Figure 9.6 shows the pilot evaluation for the case of an elevator jam. Figure 9.6c shows the elevator failure occurred at approximately 63 s when the effectiveness level drops to zero. The effect of the elevator jam can be seen in Fig. 9.6b. After this point in time, the stabiliser becomes more active in order to compensate for the jammed elevator. Despite the presence of a failure, Fig. 9.6a shows similar state tracking performance as the fault-free case. Finally Fig. 9.6e shows the switching function is still close to zero indicating sliding is still maintained. Figure 9.6d shows a magnified portion of the estimate of the elevator effectiveness levels in the case of the elevator fault in Fig. 9.6c. Figure 9.6d shows that the estimation provided by the FDI scheme considered in this chapter³ is not perfect, and includes detection delays (arising from the moving window of information and the filters employed to ensure a usable estimate of the actuator effectiveness levels).

Fig. 9.6

Pilot evaluation—Elevator jam. a states, b control surfaces, c control surface effectiveness estimation, d zoomed in elevator estimated effectiveness level estimation

Fig. 9.7

Pilot evaluation: Stabiliser runaway. a states, b control surfaces, c control surface effectiveness estimation, d switching function and adaptive gain

9.3.3 Stabiliser Runaway

Figure 9.7 shows the evaluation results for the more challenging case of a stabiliser runaway at approximately 74 s (see Fig. 9.7c). The effect of the stabiliser runaway can be seen in Fig. 9.7b, where the stabiliser runs-away at its maximum rate to the maximum physical limits of 3 deg. Figure 9.7b also shows the deflection of the elevator to approximately \(-10\) deg immediately after the stabiliser saturates in order to compensate for the stabiliser runaway. Despite the presence of this critical failure, Fig. 9.7a shows hardly any noticeable difference in terms of state tracking performance as compared to the fault-free case. Figure 9.7d shows that sliding is still being maintained, and the adaptive gain remains low.

9.3.4 Pilot Feedback

The following observations and discussions represent feedback from the pilot and the SRS researcher conducting the evaluation for all the three scenarios. Generally, the feedback from the pilot and the SRS researcher indicates that all three tests (nominal, the elevator jam and the stabiliser runaway) showed very similar performance and the pilot was unable to discern a meaningful difference, without looking at the surface deflections. The pilot reported that no transients were observed at the time of the failures. (In fact the SRS researcher had to double check that failures had actually occurred).

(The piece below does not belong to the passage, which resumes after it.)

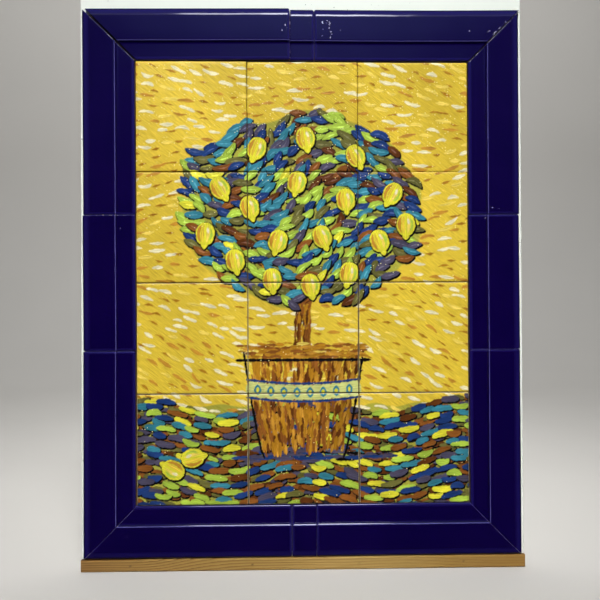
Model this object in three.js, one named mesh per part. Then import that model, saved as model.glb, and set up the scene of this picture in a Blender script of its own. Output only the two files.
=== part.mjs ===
import * as THREE from 'three';

// Framed tile mural: twelve painted wall tiles inside a border of cobalt relief tiles, all
// glued to a white board with a pine batten as a ledge under the border.
// Millimetres. X is right, Z is up and the picture faces -Y. The origin is the middle of the
// board's back.

const BOARD_WIDTH = 600;
const BOARD_HEIGHT = 800;
const BOARD_THICKNESS = 16;
const BOARD_EDGE = 0.5;

const BATTEN_HEIGHT = 17;
const BATTEN_PROUD = 8;
const BATTEN_EDGE = 1;

const TILE_SIZE = 149;
const TILE_THICKNESS = 7;
const TILE_EDGE = 1.2;
const TILE_JOINT = 1;
const TILE_COLUMNS = 3;
const TILE_ROWS = 4;

const BORDER_WIDTH = 69.5;
const CORNER_LENGTH = 278;
const BAND_HEIGHT = 11;
const BAND_WIDTH = 44.4;
const LIP_HEIGHT = 8;
const SHOULDER_RADIUS = 8;
const STEP_RADIUS = 2;
const STEP_FILLET = 1;
const LIP_RADIUS = 1.5;
const END_RADIUS = 2.5;
const MITRE_SETBACK = 0.3;
const LEDGE_GAP = 0.3;

const ARC_STEPS = 3;
const SHOULDER_STEPS = 6;

// The picture, and the border round it, in the plane of the board.
const TILE_PITCH = TILE_SIZE + TILE_JOINT;
const PICTURE_WIDTH = TILE_COLUMNS * TILE_PITCH - TILE_JOINT;
const PICTURE_HEIGHT = TILE_ROWS * TILE_PITCH - TILE_JOINT;
const BORDER_OUTER_WIDTH = PICTURE_WIDTH + 2 * (TILE_JOINT + BORDER_WIDTH);
const BORDER_OUTER_HEIGHT = PICTURE_HEIGHT + 2 * (TILE_JOINT + BORDER_WIDTH);
const BORDER_BOTTOM = BATTEN_HEIGHT + LEDGE_GAP - BOARD_HEIGHT / 2;
const BORDER_MIDDLE = BORDER_BOTTOM + BORDER_OUTER_HEIGHT / 2;
const FILLER_ACROSS = BORDER_OUTER_WIDTH - 2 * (CORNER_LENGTH + TILE_JOINT);
const FILLER_UP = BORDER_OUTER_HEIGHT - 2 * (CORNER_LENGTH + TILE_JOINT);

const boardWhite = () => new THREE.MeshStandardMaterial({ color: 0xe8eee8, roughness: 0.45 });
const pine = () => new THREE.MeshStandardMaterial({ color: 0xb08c55, roughness: 0.65 });
const cobaltGlaze = () => new THREE.MeshStandardMaterial({ color: 0x160a52, roughness: 0.15 });
const paintedGlaze = (color) => new THREE.MeshStandardMaterial({ color, roughness: 0.3 });

const ROW_COLOURS = [0xdcbd46, 0xdcbd46, 0xb08a3c, 0x7f7a44];

// The four sides run anticlockwise as seen from the front. Each tile has its length, the cut
// at its start and end, how far it lies outward and along its side, and its turn in degrees.
const tile = (name, length, start, end, outward = 0, along = 0, turn = 0) => ({
  name, length, start, end, outward, along, turn,
});

const SIDES = [
  {
    angle: 0, run: BORDER_OUTER_WIDTH, across: BORDER_OUTER_HEIGHT,
    tiles: [
      tile('frame_bottom_left', CORNER_LENGTH, 'mitre', 'round'),
      tile('frame_bottom_filler', FILLER_ACROSS, 'round', 'sawn'),
      tile('frame_bottom_right', CORNER_LENGTH, 'round', 'mitre'),
    ],
  },
  {
    angle: 90, run: BORDER_OUTER_HEIGHT, across: BORDER_OUTER_WIDTH,
    tiles: [
      tile('frame_right_lower', CORNER_LENGTH, 'mitre', 'round', 0.3, 0, 0.05),
      tile('frame_right_middle', FILLER_UP, 'sawn', 'round', -0.3, 0, 0.15),
      tile('frame_right_upper', CORNER_LENGTH, 'round', 'mitre', 0.6),
    ],
  },
  {
    angle: 180, run: BORDER_OUTER_WIDTH, across: BORDER_OUTER_HEIGHT,
    tiles: [
      tile('frame_top_right', CORNER_LENGTH, 'mitre', 'round', 1.1, -0.7, 0.27),
      tile('frame_top_filler', FILLER_ACROSS, 'round', 'sawn', 0.5),
      tile('frame_top_left', CORNER_LENGTH, 'round', 'mitre', 2, 0, 0.15),
    ],
  },
  {
    angle: 270, run: BORDER_OUTER_HEIGHT, across: BORDER_OUTER_WIDTH,
    tiles: [
      tile('frame_left_upper', CORNER_LENGTH, 'mitre', 'round', 0.3, 0, 0.2),
      tile('frame_left_middle', FILLER_UP, 'sawn', 'round', 0.9, 0, 0.1),
      tile('frame_left_lower', CORNER_LENGTH, 'round', 'mitre', 0.2, 0, -0.08),
    ],
  },
];

// Points on an arc, both ends included; the angles are in degrees.
function arc(x, y, radius, from, to, steps) {
  const points = [];
  for (let k = 0; k <= steps; k += 1) {
    const angle = THREE.MathUtils.degToRad(from + ((to - from) * k) / steps);
    points.push(new THREE.Vector2(x + radius * Math.cos(angle), y + radius * Math.sin(angle)));
  }
  return points;
}

// A closed solid through rings of equal length. The rings run anticlockwise as seen from the
// last one, and the two end rings are filled in after the flat outline given.
function skin(rings, outline) {
  const count = outline.length;
  const index = [];
  for (let ring = 0; ring + 1 < rings.length; ring += 1) {
    for (let k = 0; k < count; k += 1) {
      const a = ring * count + k;
      const b = ring * count + ((k + 1) % count);
      index.push(a, b, b + count, a, b + count, a + count);
    }
  }
  const last = (rings.length - 1) * count;
  for (const [a, b, c] of THREE.ShapeUtils.triangulateShape(outline, [])) {
    index.push(c, b, a, last + a, last + b, last + c);
  }
  const geometry = new THREE.BufferGeometry();
  geometry.setAttribute('position', new THREE.Float32BufferAttribute(rings.flat(2), 3));
  geometry.setIndex(index);
  return geometry;
}

// The outline of a rectangle with rounded corners, centred, anticlockwise.
function roundedRectangle(width, height, radius) {
  const x = width / 2 - radius;
  const z = height / 2 - radius;
  return [
    ...arc(-x, -z, radius, 180, 270, ARC_STEPS),
    ...arc(x, -z, radius, 270, 360, ARC_STEPS),
    ...arc(x, z, radius, 0, 90, ARC_STEPS),
    ...arc(-x, z, radius, 90, 180, ARC_STEPS),
  ];
}

// A flat slab with its back at y = 0 and its front edges and corners rounded.
function slab(width, height, thickness, edge) {
  const ringAt = (inset, depth) => roundedRectangle(
    width - 2 * inset, height - 2 * inset, 2 * edge - inset,
  ).map((point) => [point.x, -depth, point.y]);
  const rings = [ringAt(0, 0)];
  for (const point of arc(0, 0, edge, 0, 90, ARC_STEPS)) {
    rings.push(ringAt(edge - point.x, thickness - edge + point.y));
  }
  return skin(rings, roundedRectangle(width, height, 2 * edge));
}

// The section of a border tile: x is the distance from its outer side and y the height over
// the board. A round shoulder, a raised band, a round step and a lower lip by the picture.
function borderSection() {
  const lipTop = LIP_HEIGHT - LIP_RADIUS;
  const stepFoot = LIP_HEIGHT + STEP_FILLET;
  const stepHead = BAND_HEIGHT - STEP_RADIUS;
  const shoulderFoot = BAND_HEIGHT - SHOULDER_RADIUS;
  return [
    new THREE.Vector2(0, 0),
    new THREE.Vector2(BORDER_WIDTH, 0),
    ...arc(BORDER_WIDTH - LIP_RADIUS, lipTop, LIP_RADIUS, 0, 90, ARC_STEPS),
    ...arc(BAND_WIDTH + STEP_FILLET, stepFoot, STEP_FILLET, 270, 180, ARC_STEPS).slice(0, -1),
    ...arc(BAND_WIDTH - STEP_RADIUS, stepHead, STEP_RADIUS, 0, 90, ARC_STEPS),
    ...arc(SHOULDER_RADIUS, shoulderFoot, SHOULDER_RADIUS, 90, 180, SHOULDER_STEPS),
  ];
}

// One ring of a border tile: the section set in from the end and made lower by the drop.
function borderRing(section, end, cut, inset, drop) {
  const narrow = 1 - (2 * drop) / BORDER_WIDTH;
  const low = 1 - drop / BAND_HEIGHT;
  return section.map((point) => {
    const mitre = cut === 'mitre' ? point.x + MITRE_SETBACK : 0;
    const along = end - Math.sign(end) * (inset + mitre);
    return [along, -point.y * low, (point.x - BORDER_WIDTH / 2) * narrow];
  });
}

// The rings at one end of a border tile, from the end inward: a factory end is rounded.
function endRings(section, end, cut) {
  if (cut !== 'round') {
    return [borderRing(section, end, cut, 0, 0)];
  }
  return arc(0, 0, END_RADIUS, 0, 90, ARC_STEPS).map((point) => (
    borderRing(section, end, cut, END_RADIUS - point.x, END_RADIUS - point.y)
  ));
}

// A border tile along X, its outer side downward, its middle at the origin.
function borderTile(length, start, end) {
  const section = borderSection();
  const rings = [
    ...endRings(section, -length / 2, start),
    ...endRings(section, length / 2, end).reverse(),
  ];
  return skin(rings, section);
}

function piece(name, geometry, material, x, y, z) {
  const mesh = new THREE.Mesh(geometry, material);
  mesh.name = name;
  mesh.position.set(x, y, z);
  return mesh;
}

// The three border tiles of one side, each laid by hand a little off its place.
function borderSide(side) {
  const angle = THREE.MathUtils.degToRad(side.angle);
  const place = (along, inward) => [
    along * Math.cos(angle) - inward * Math.sin(angle),
    BORDER_MIDDLE + along * Math.sin(angle) + inward * Math.cos(angle),
  ];
  let start = -side.run / 2;
  return side.tiles.map((item) => {
    const along = start + item.length / 2 + item.along;
    const [x, z] = place(along, (BORDER_WIDTH - side.across) / 2 - item.outward);
    const geometry = borderTile(item.length, item.start, item.end);
    const mesh = piece(item.name, geometry, cobaltGlaze(), x, -BOARD_THICKNESS, z);
    mesh.rotation.y = -angle - THREE.MathUtils.degToRad(item.turn);
    start += item.length + TILE_JOINT;
    return mesh;
  });
}

// The picture tiles, row by row from the top left.
function pictureTiles() {
  const top = BORDER_MIDDLE + PICTURE_HEIGHT / 2 - TILE_SIZE / 2;
  const left = (TILE_SIZE - PICTURE_WIDTH) / 2;
  const meshes = [];
  for (let row = 0; row < TILE_ROWS; row += 1) {
    for (let column = 0; column < TILE_COLUMNS; column += 1) {
      meshes.push(piece(
        `picture_tile_r${row + 1}_c${column + 1}`,
        slab(TILE_SIZE, TILE_SIZE, TILE_THICKNESS, TILE_EDGE),
        paintedGlaze(ROW_COLOURS[row]),
        left + column * TILE_PITCH, -BOARD_THICKNESS, top - row * TILE_PITCH,
      ));
    }
  }
  return meshes;
}

const board = piece(
  'backing_board',
  slab(BOARD_WIDTH, BOARD_HEIGHT, BOARD_THICKNESS, BOARD_EDGE),
  boardWhite(), 0, 0, 0,
);

const batten = piece(
  'ledge_batten',
  slab(BOARD_WIDTH, BATTEN_HEIGHT, BATTEN_PROUD, BATTEN_EDGE),
  pine(), 0, -BOARD_THICKNESS, (BATTEN_HEIGHT - BOARD_HEIGHT) / 2,
);

const mural = new THREE.Group();
mural.name = 'framed_tile_mural';
mural.add(board, batten, ...SIDES.flatMap(borderSide), ...pictureTiles());

export default mural;
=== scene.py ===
"""Looks of the framed tile mural: white board, pine batten, cobalt border tiles, painted tiles."""
import logging
import math
from abc import ABC, abstractmethod
from dataclasses import dataclass, field
from enum import Enum

import bpy
import numpy as np
from mathutils import Matrix, Vector


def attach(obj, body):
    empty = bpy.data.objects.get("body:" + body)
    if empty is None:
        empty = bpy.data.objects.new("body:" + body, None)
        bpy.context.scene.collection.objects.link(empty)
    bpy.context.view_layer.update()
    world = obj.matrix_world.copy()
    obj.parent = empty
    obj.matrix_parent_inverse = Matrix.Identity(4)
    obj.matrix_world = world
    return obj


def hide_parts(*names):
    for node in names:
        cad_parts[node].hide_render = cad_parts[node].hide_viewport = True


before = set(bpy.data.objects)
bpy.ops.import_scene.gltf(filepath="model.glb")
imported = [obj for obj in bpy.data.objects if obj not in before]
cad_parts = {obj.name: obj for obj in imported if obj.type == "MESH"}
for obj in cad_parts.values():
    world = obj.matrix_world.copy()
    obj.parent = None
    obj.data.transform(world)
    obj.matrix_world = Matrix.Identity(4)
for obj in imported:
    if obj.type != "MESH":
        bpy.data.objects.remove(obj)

Array = np.ndarray
Pair = tuple[float, float]
Socket = bpy.types.NodeSocket
Tree = bpy.types.NodeTree

LOG = logging.getLogger("framed_tile_mural")
MM = 0.001
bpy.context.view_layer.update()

# Places that several sub-assemblies share, in millimetres in the row frame: the board's face,
# the middle of the border, and the border's outer size.
BOARD_FACE = -16.0
BORDER_MIDDLE = -12.7
BORDER_SIZE = (590.0, 740.0)
TILE_JOINT = 1.0

# What the sum of a ripple's waves seldom passes.
RIPPLE_PEAK = 3.2


def linear(hex_colour: str) -> tuple[float, float, float, float]:
    """Turn an sRGB hex colour to linear light.

    Args:
        hex_colour: A colour such as "#1a2b3c".

    Returns:
        Linear red, green, blue and an alpha of 1.
    """
    parts = np.array([int(hex_colour[k:k + 2], 16) for k in (1, 3, 5)]) / 255
    light = np.where(parts <= 0.04045, parts / 12.92, ((parts + 0.055) / 1.055) ** 2.4)
    return (float(light[0]), float(light[1]), float(light[2]), 1.0)


def add_node(tree: Tree, kind: str, inputs: dict | None = None,
             **settings: object) -> bpy.types.Node:
    """Add one node with its settings, values and links.

    Args:
        tree: The node tree that gets the node.
        kind: The node's Blender type name.
        inputs: Input name or number to a value or to what feeds it, which is an output socket,
            or a node for the first output that it has in use.
        **settings: Attributes set on the node itself.

    Returns:
        The new node.
    """
    node = tree.nodes.new(kind)
    for name, value in settings.items():
        setattr(node, name, value)
    for name, value in (inputs or {}).items():
        if isinstance(value, bpy.types.Node):
            value = next(socket for socket in value.outputs if socket.enabled)
        if isinstance(value, Socket):
            tree.links.new(value, node.inputs[name])
        else:
            node.inputs[name].default_value = value
    return node


def ripple(x: Array, z: Array, size: float, seed: int) -> Array:
    """Smooth uneven field: seven plane waves of like length in scattered directions, summed
    and divided by what the sum seldom passes.

    Args:
        x: First coordinate, in millimetres.
        z: Second coordinate, in millimetres.
        size: Typical wavelength, in millimetres.
        seed: Chooses the waves.

    Returns:
        Values from about -1 to 1, of the shape of x and z together.
    """
    rng = np.random.default_rng(seed)
    count = 7
    total = np.zeros(np.broadcast(x, z).shape)
    for turn, stretch, phase in zip(rng.uniform(0, math.tau, count),
                                    rng.uniform(0.6, 1.7, count),
                                    rng.uniform(0, math.tau, count)):
        wave = math.tau / (size * stretch)
        total += np.sin((x * math.cos(turn) + z * math.sin(turn)) * wave + phase)
    return total / RIPPLE_PEAK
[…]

Some specific comments from the pilot and SRS researcher on the performance of the longitudinal controller are:

• Speed capturing was satisfactory, with some creep towards the set speed at the end.

• Altitude change capturing resulted in a rather careful 1400 feet (426.7 m) per minute rate for a 2000 ft (609.6 m) change. A rule of thumb is 2000 ft per minute (609.6 m per minute) for a 2000 ft change. A small overshoot of 60 ft (18.3 m) was observed on both climb and descent, which though not excessive, would not be acceptable in practice. The altitude set point was passed at around 600 ft (182.8 m) per minute. The subsequent undershoot of 20 ft (6.1 m) is also not desirable. A first-order response with no over or undershoot is desirable, rather than the current damped second order response.

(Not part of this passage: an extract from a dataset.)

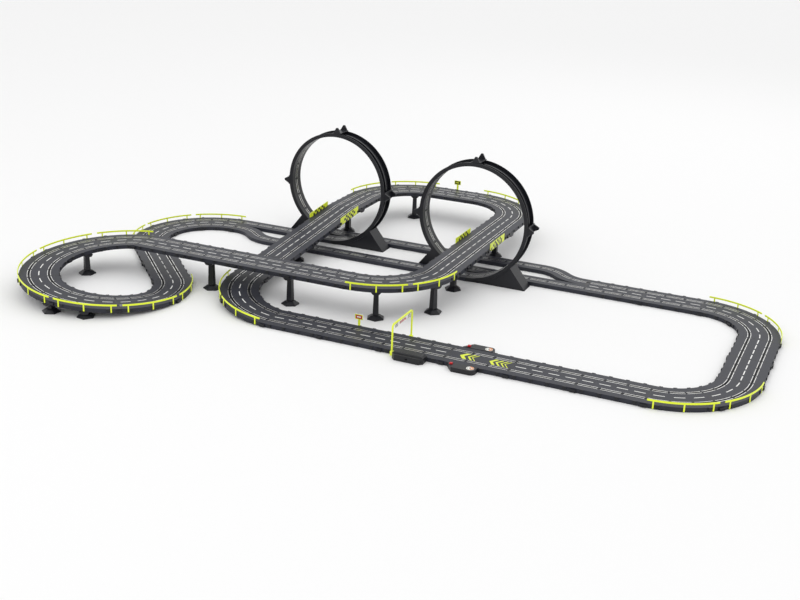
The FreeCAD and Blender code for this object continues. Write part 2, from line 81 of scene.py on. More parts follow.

• Speed tracking was acceptable during the manoeuvres (1 or 2 kts (0.51 or 1.03 m/s) deviations were observed, which is acceptable).

• Altitude tracking was generally good, apart from the small 40 ft (12.2 m) drop during heading capture.

9.4 Summary

This chapter has presented the results from real-time implementation and testing of the LPV based adaptive FTC scheme described in Chap. 8, on the SIMONA research simulator . The integral sliding mode approach ensures ideal sliding throughout the closed-loop system response, and maintains near to nominal performance in the face of actuator faults/failures . The scheme also takes into account imperfect estimation of the actuator effectiveness levels and considers an adaptive gain in the nonlinear component of the control law, to account for the imperfect estimation of the actuator effectiveness levels. The FTC scheme has been implemented and evaluated in a realistic operational environment with a pilot-in-the-loop. Evaluation results from the SIMONA research simulator show good tracking performance even in the event of faults/failures .

9.5 Notes and References

The SIMONA research simulator is a powerful tool and serves as a proof of concept test-bed in various research areas, for example: research into human-machine interaction [3], human motion perception [4–6], air traffic control [7], flight procedures [8, 9], aircraft handling qualities [10, 11], fly-by-wire control algorithms and flight deck displays [12, 13]. The SRS has been used to evaluate the real-time performance of different fault tolerant control algorithms in a pilot-in-the-loop configuration, considering the real EL AL flight 1862 accident scenario [14, 15]. A re-enactment of this incident was considered and implemented on the SIMONA research simulator in [16, 17]. In [16], a sliding mode FTC scheme using a fixed control allocation structure was tested whereas in [17], an adaptive nonlinear dynamic inversion approach was used for manual fly-by-wire control. Adaptive sliding mode FTC schemes were proposed in [18] where both fixed and online control allocation structures were compared by implementing them both in a piloted simulator environment. Recently in [19], propulsion-control tests were conducted on SIMONA , considering the failure of all control surfaces . The proposed fault tolerant sliding mode control allocation scheme in [19] was shown to be capable of dealing with the loss of all control surfaces and was able to achieve a safe emergency landing using only the engines.